King is the common thread that bonds the characters in the play. Separated by geography, generation, and life experience, they all share stories with a college student and aspiring reporter about the impact King had on their lives and why they were compelled to come say goodbye.

Though Cleage did not wait at Ebenezer to bid King farewell, she watched the event on television. Her conception of that night is reminiscent of reality, where people gathered for blocks, chatting, drinking coffee and musing on King’s effect on their lives and the world while waiting to file past her casket at the church where her husband preached during the last eight years of his life.
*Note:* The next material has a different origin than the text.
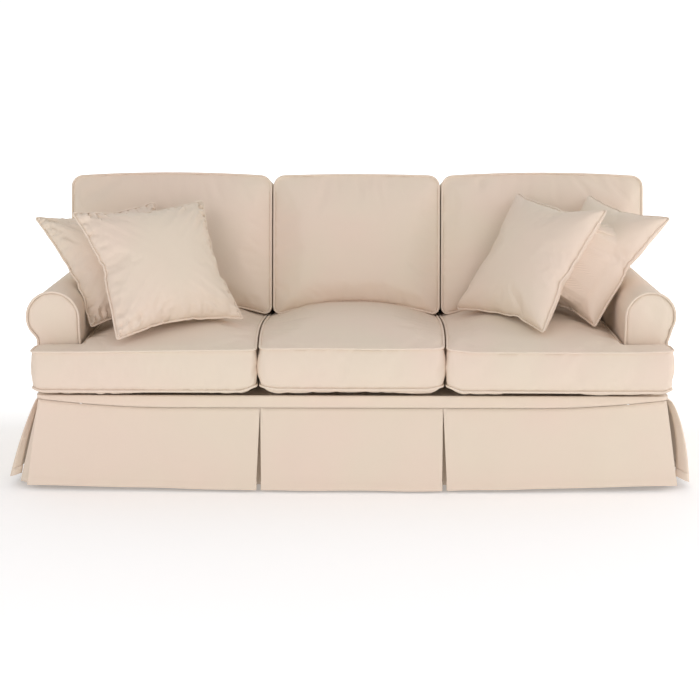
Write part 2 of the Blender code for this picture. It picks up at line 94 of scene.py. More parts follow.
# Seat cushions
SEAT_FRONT_Y = -0.492
SEAT_BACK_Y = 0.200
SEAT_LOW_Z = 0.366
SEAT_HIGH_Z = 0.491
SEAT_MIDDLE_X = 0.2980
SEAT_SIDE_X = 0.3165
SEAT_ARM_X = 0.9000
SEAT_EAR_X = 1.0540
SEAT_EAR_Y = -0.404
SEAT_CORNER_R = 0.022
EAR_NOOK_R = 0.008  # in the corner between an ear and its arm
SEAM_ARCH = 0.015  # of the high seams where two cushions meet
SEAM_PUSH = 0.013

# Back cushions, with u along the sofa, v up the lean and w towards the front
REST_Y = 0.060
REST_Z = 0.515
REST_SHIFT = 0.012
REST_HIGH = 0.497
REST_THICK = 0.165
REST_MIDDLE_U = 0.2985
REST_SIDE_U = 0.3165
REST_ARM_U = 0.8920
REST_EAR_U = 1.0400
REST_EAR_V = 0.200
REST_CORNER_R = 0.036
REST_LOW_R = 0.020
REST_ARCH = 0.040
REST_CROWN = 0.044
REST_WEDGE = 0.033

SPACING = 0.0125  # between the points of a cushion's panels
BOXING_ROWS = 8
FRONT_SPACING = 0.014  # between the points of the arms' fronts and the outside back

SIDES = ((-1, "left"), (0, "middle"), (1, "right"))


# Outlines, as in the model


def arc(cx, cy, radius, start, end, steps):
    angles = np.radians(np.linspace(start, end, steps + 1))
    return [(cx + radius * math.cos(a), cy + radius * math.sin(a)) for a in angles]


def rounded(corners, spacing, arc_steps=6):
    """An outline, counterclockwise, from rows of x, y, corner radius and the bow of the side after it."""
    count = len(corners)
    starts, ends, rounds = [], [], []
    for i in range(count):
        here = np.array(corners[i][:2])
        before = np.array(corners[i - 1][:2]) - here
        after = np.array(corners[(i + 1) % count][:2]) - here
        before, after = before / np.linalg.norm(before), after / np.linalg.norm(after)
        half = math.acos(np.clip(before @ after, -1, 1)) / 2
        reach = corners[i][2] / math.tan(half)
        first, last = here + before * reach, here + after * reach
        middle = here + (before + after) / np.linalg.norm(before + after) * corners[i][2] / math.sin(half)
        turns = []
        for k in range(arc_steps + 1):
            share = k / arc_steps
            spoke = (first - middle) * (1 - share) + (last - middle) * share
            turns.append(middle + spoke / np.linalg.norm(spoke) * corners[i][2])
        starts.append(first)
        ends.append(last)
        rounds.append(turns)
    points = []
    for i in range(count):
        points += rounds[i]
        begin, stop = ends[i], starts[(i + 1) % count]
        length = np.linalg.norm(stop - begin)
        steps = max(1, round(length / spacing))
        outward = np.array([(stop - begin)[1], -(stop - begin)[0]]) / length
        for k in range(1, steps):
            share = k / steps
            points.append(begin + (stop - begin) * share + outward * corners[i][3] * 4 * share * (1 - share))
    return np.array(points)


def outward_normals(outline):
    """At each point of a closed outline, the step that moves both its sides out by one."""
    ahead = np.roll(outline, -1, axis=0) - outline
    ahead /= np.linalg.norm(ahead, axis=1)[:, None]
    side = np.stack([ahead[:, 1], -ahead[:, 0]], axis=1)
    both = side + np.roll(side, 1, axis=0)
    return both / (both * side).sum(1)[:, None]


def fullness(points, outline):
    """How far a point is from all of a cushion's seam: the distance to it near one straight side."""
    total = np.zeros(len(points))
    for a, b in zip(outline, np.roll(outline, -1, axis=0)):
        along = (b - a) / np.linalg.norm(b - a)
        offset = points - a
        s0 = -(offset @ along)
        s1 = s0 + np.linalg.norm(b - a)
        h2 = np.maximum((offset**2).sum(1) - s0**2, 1e-9)
        total += (s1 / np.sqrt(h2 + s1**2) - s0 / np.sqrt(h2 + s0**2)) / h2
    return 1 / np.sqrt(np.maximum(total / 2, 1e-9))


def inside(points, outline):
    odd = np.zeros(len(points), bool)
    for a, b in zip(outline, np.roll(outline, -1, axis=0)):
        cut = (a[1] > points[:, 1]) != (b[1] > points[:, 1])
        at = a[0] + (points[:, 1] - a[1]) / (b[1] - a[1] if b[1] != a[1] else 1) * (b[0] - a[0])
        odd ^= cut & (points[:, 0] < at)
    return odd


def filled(outline, spacing):
    """The outline's points with a grid of points inside it, and triangles between them all."""
    low, high = outline.min(0), outline.max(0)
    counts = np.maximum(2, np.round((high - low) / spacing)).astype(int)
    xs = np.linspace(low[0], high[0], counts[0] + 1)[1:-1]
    ys = np.linspace(low[1], high[1], counts[1] + 1)[1:-1]
    grid = np.array([(x, y) for y in ys for x in xs])
    grid = grid[inside(grid, outline)]
    grid = grid[fullness(grid, outline) > spacing * 0.42]
    points = np.vstack([outline, grid])
    ring = [(i, (i + 1) % len(outline)) for i in range(len(outline))]
    _, _, triangles, _, _, _ = delaunay_2d_cdt([tuple(p) for p in points], ring, [], 1, 1e-6)
    return points, [tuple(t) for t in triangles]


def smooth_noise(values, seed, waves=5, low=1.0, high=4.0):
    """A smooth wavy number from -1 to 1 for each value, the same one each time."""
    pick = np.random.default_rng(seed)
    total = np.zeros(len(values))
    for _ in range(waves):
        total += np.sin(2 * math.pi * (pick.uniform(low, high) * values + pick.random()))
    return total / waves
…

She remained a member of the church until her death.

Cleage also knew King personally from her days working at The King Center, which Mrs. King started soon after her husband’s assassination in 1968.

New to Atlanta in 1969, Cleage — whose father was a civil rights activist — went to The King Center hoping to help Coretta Scott King with her archiving efforts. As a young college student at Spelman, Cleage solicited graying civil rights leaders for memorabilia from the bygone era, including tapes of speeches and press conferences she spent hours transcribing.

She also interacted with King, who Cleage remembers as sweet, genuine, soft spoken and smart.

“She knew exactly what she was trying to do and understood the importance of her legacy,” Cleage said.

A central message in the play is that King can be an example — even those with no relation to the mother, wife and activist — for black women in search of a role model.

“We have a difficult time at this moment, in this country, trying to figure out the right thing to do. We can ask, ’What would Coretta do?”’ Cleage said. “The beauty and importance of her life is that she worked hard … and she talked about issues that affect everyday people.”

The playwright also uses her work to raise some of those issues: teenage pregnancy, the war in Iraq, intergenerational tensions in the black community and Hurricane Katrina. Cleage said she chose to focus on women to make the play a “sisterhood moment” about women who found strength in another woman.

The play’s director, Crystal Dickinson, said she is attracted to Cleage’s ability to speak for black women. Dickinson, who has directed two of Cleage’s one-act plays, said “A Song for Coretta” is about change and listening to others.

“We have to love each other, even when it’s tough,” Dickinson said. “That’s the way that you change things, not by judging. I think that’s what this teaches a lot about, how Coretta Scott King’s example helps us to remember that.”